__Stored data__.
---------------
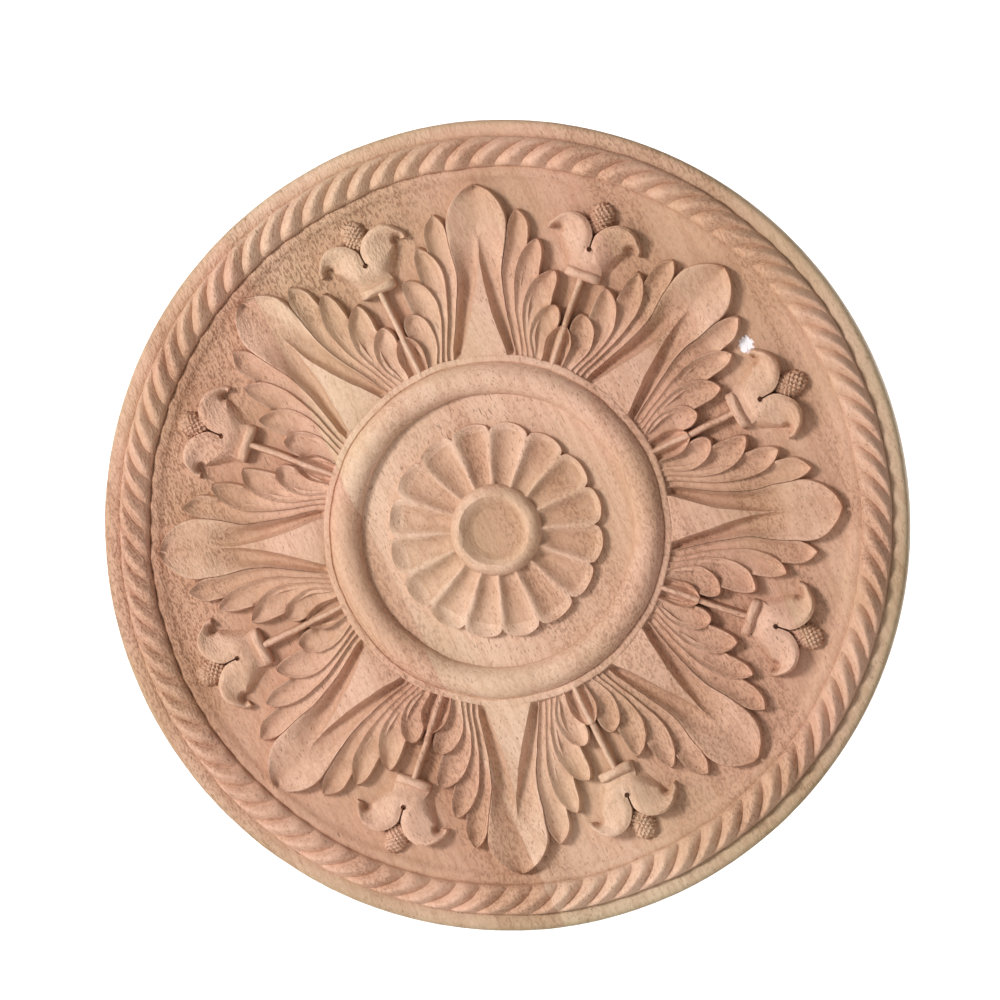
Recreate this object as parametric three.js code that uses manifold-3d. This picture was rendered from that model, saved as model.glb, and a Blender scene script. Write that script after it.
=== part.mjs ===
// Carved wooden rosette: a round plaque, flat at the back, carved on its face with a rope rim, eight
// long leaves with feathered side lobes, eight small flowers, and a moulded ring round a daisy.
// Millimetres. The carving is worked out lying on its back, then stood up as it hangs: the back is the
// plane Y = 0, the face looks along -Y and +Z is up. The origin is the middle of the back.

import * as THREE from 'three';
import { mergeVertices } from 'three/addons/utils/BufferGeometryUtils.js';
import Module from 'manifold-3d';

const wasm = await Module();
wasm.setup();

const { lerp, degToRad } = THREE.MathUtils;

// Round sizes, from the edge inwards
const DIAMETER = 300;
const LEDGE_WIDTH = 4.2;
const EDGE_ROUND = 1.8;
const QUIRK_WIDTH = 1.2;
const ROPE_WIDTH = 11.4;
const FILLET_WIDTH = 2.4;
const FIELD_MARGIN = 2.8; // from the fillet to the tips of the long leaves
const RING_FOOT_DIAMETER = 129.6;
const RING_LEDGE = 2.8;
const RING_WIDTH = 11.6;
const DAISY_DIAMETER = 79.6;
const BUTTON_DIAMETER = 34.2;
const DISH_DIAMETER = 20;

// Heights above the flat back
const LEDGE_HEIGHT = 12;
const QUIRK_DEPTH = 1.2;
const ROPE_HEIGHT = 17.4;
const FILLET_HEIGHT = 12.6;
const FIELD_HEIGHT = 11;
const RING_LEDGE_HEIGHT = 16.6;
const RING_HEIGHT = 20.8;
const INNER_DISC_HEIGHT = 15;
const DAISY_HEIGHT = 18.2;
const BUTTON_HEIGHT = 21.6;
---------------
Please repeat the listing above in full and exactly.

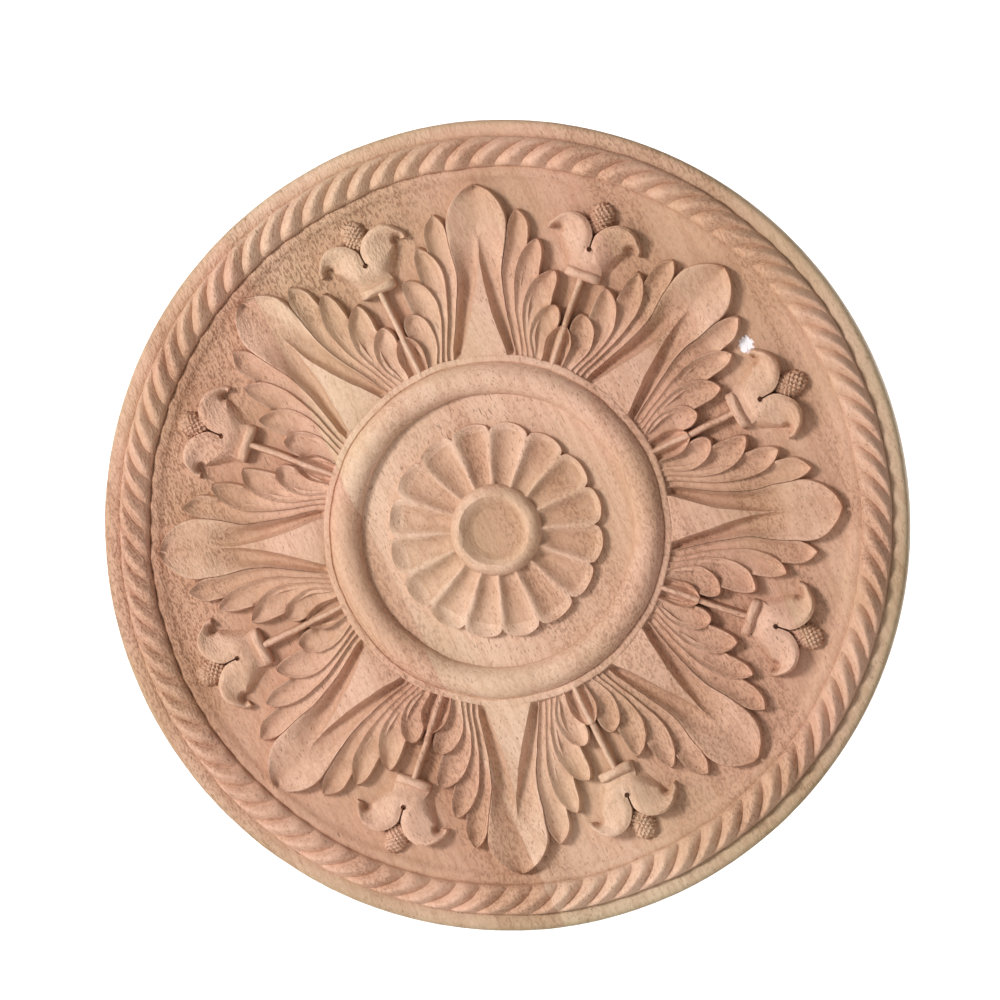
Recreate this object as parametric three.js code that uses manifold-3d. This picture was rendered from that model, saved as model.glb, and a Blender scene script. Write that script after it.
=== part.mjs ===
// Carved wooden rosette: a round plaque, flat at the back, carved on its face with a rope rim, eight
// long leaves with feathered side lobes, eight small flowers, and a moulded ring round a daisy.
// Millimetres. The carving is worked out lying on its back, then stood up as it hangs: the back is the
// plane Y = 0, the face looks along -Y and +Z is up. The origin is the middle of the back.

import * as THREE from 'three';
import { mergeVertices } from 'three/addons/utils/BufferGeometryUtils.js';
import Module from 'manifold-3d';

const wasm = await Module();
wasm.setup();

const { lerp, degToRad } = THREE.MathUtils;

// Round sizes, from the edge inwards
const DIAMETER = 300;
const LEDGE_WIDTH = 4.2;
const EDGE_ROUND = 1.8;
const QUIRK_WIDTH = 1.2;
const ROPE_WIDTH = 11.4;
const FILLET_WIDTH = 2.4;
const FIELD_MARGIN = 2.8; // from the fillet to the tips of the long leaves
const RING_FOOT_DIAMETER = 129.6;
const RING_LEDGE = 2.8;
const RING_WIDTH = 11.6;
const DAISY_DIAMETER = 79.6;
const BUTTON_DIAMETER = 34.2;
const DISH_DIAMETER = 20;

// Heights above the flat back
const LEDGE_HEIGHT = 12;
const QUIRK_DEPTH = 1.2;
const ROPE_HEIGHT = 17.4;
const FILLET_HEIGHT = 12.6;
const FIELD_HEIGHT = 11;
const RING_LEDGE_HEIGHT = 16.6;
const RING_HEIGHT = 20.8;
const INNER_DISC_HEIGHT = 15;
const DAISY_HEIGHT = 18.2;
const BUTTON_HEIGHT = 21.6;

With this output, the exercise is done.